本日、構成員の方々から、時代的な変化も含めて、あるいは現状も見つめて、非常に建設的かつ的を射た指摘が出たかと思いますので、ぜひこういうご意見が第3期の基本計画では反映されるような形でまとめていきたいと思っておりますので、検討会の構成員の方々には今後もまたよろしくお願い申し上げます。
議題3はその他ということで、特に何かありますか
〇南川室長
特にありません。
〇菊地座長
あと数分ございますけど、今日の検討会に参画されて、どうしても一言言っておきたい、という先生がおられましたら、いかがでございましょうか。
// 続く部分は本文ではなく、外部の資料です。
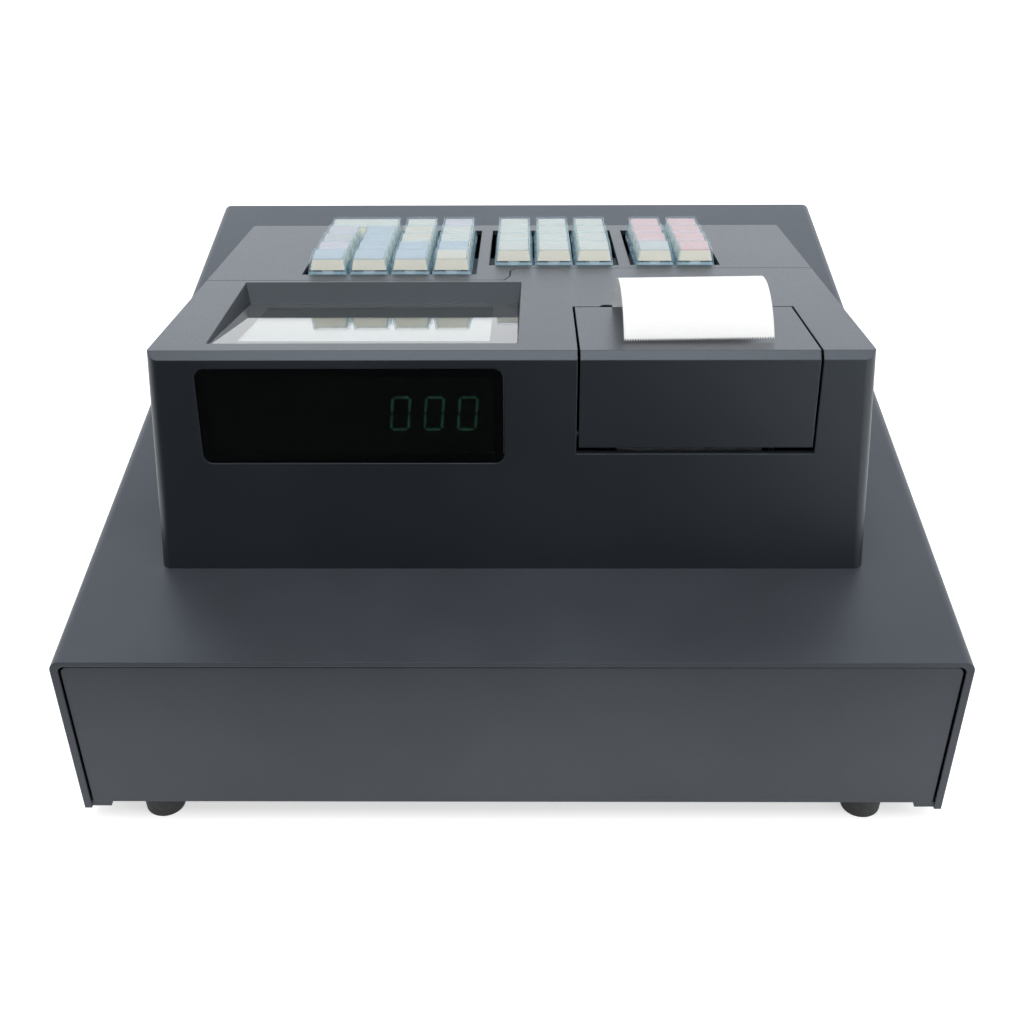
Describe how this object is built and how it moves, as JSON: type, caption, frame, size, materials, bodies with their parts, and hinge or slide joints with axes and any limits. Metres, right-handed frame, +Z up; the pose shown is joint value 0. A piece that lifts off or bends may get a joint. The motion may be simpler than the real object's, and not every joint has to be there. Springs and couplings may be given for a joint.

今回はこの段階から検討会をされて、さらにその中の作り込みを始めるということで、第3期はまさに冒頭事務局長がおっしゃっておられましたが、ホップ・ステップ・ジャンプのジャンプが期待できる内容に沿った内容になるものと思います。
こういう形で前準備をしっかり検討会で行い、検討すべき点も全てほとんどが先ほどの資料2ー2にもありますし、今日の発言でほぼほぼ全て出し尽くされたという気がいたします。
ぜひこれを基に事務局の方でうまくタスクフォースの方々を誘導していただいて、第3期でよりよい基本計画に昇華していただければと思います。
それでは、本日の第6回の検討会を閉じさせていただきます。どうもご協力ありがとうございました。